Qu’est-ce que la crise m’apprend sur mes proches ? Les couples se sont rapprochés, les jeunes familles ont dû s’organiser autour des enfants, les célibataires ont éprouvé leur solitude. La crise a permis de mieux percevoir les vrais amis. Le smartphone rapproche, mais la présence physique manque. L’équipe pourtant s’est projetée vers un monde où les relations auront plus de poids. Elle a saisi l’occasion « de réfléchir à ce qui est, pour chacun de nous, vraiment important, de distinguer ce dont on ne peut se passer et ce qui relève de la distraction au sens pascalien du terme ».

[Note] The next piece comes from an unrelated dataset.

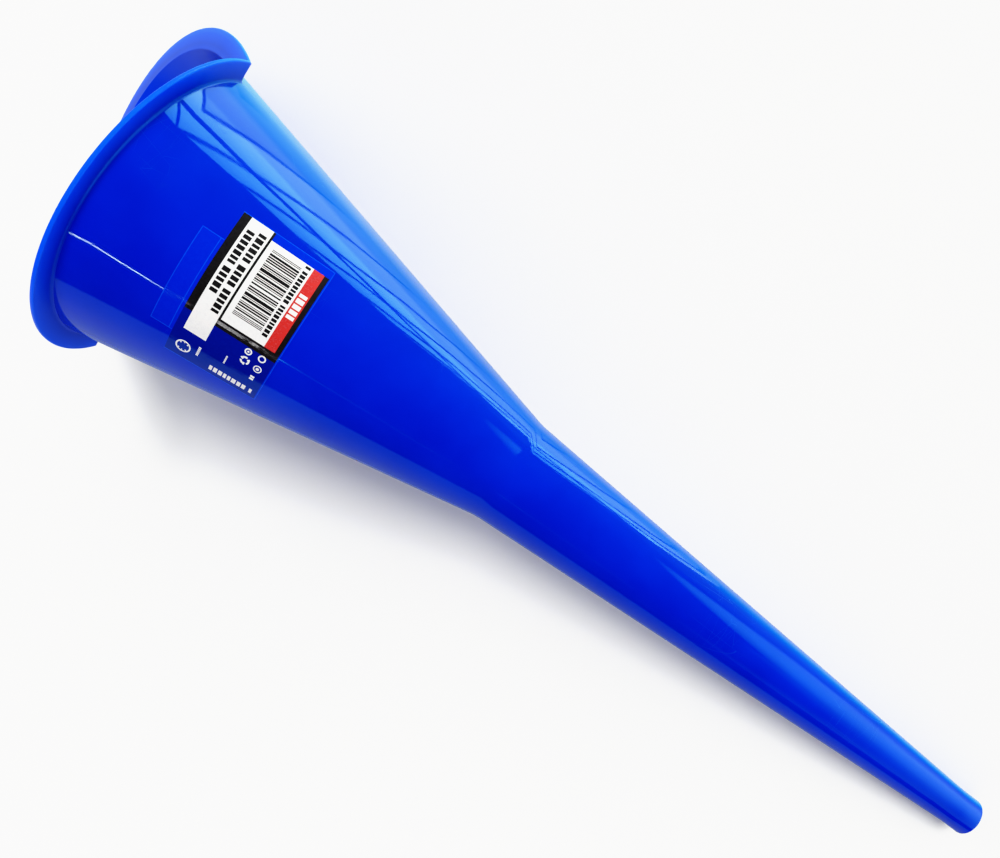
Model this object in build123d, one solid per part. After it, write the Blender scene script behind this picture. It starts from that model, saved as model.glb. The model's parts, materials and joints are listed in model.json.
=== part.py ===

Quelles sont mes raisons d’espérer ? La crise économique et sociale prépare le pire et le meilleur. Certains ont dû poser des jours de congés, d’autres sont contraints – ou ont dû contraindre – au chômage partiel, tous sont interrogatifs sur l’avenir : Saurons-nous “profiter” de cette crise ou repartirons-nous comme avant ? Quelles sont les missions premières de l’entreprise ? Quels sont les métiers qui seront essentiels ? « L’espérance, c’est du désespoir surmonté » disait Bernanos.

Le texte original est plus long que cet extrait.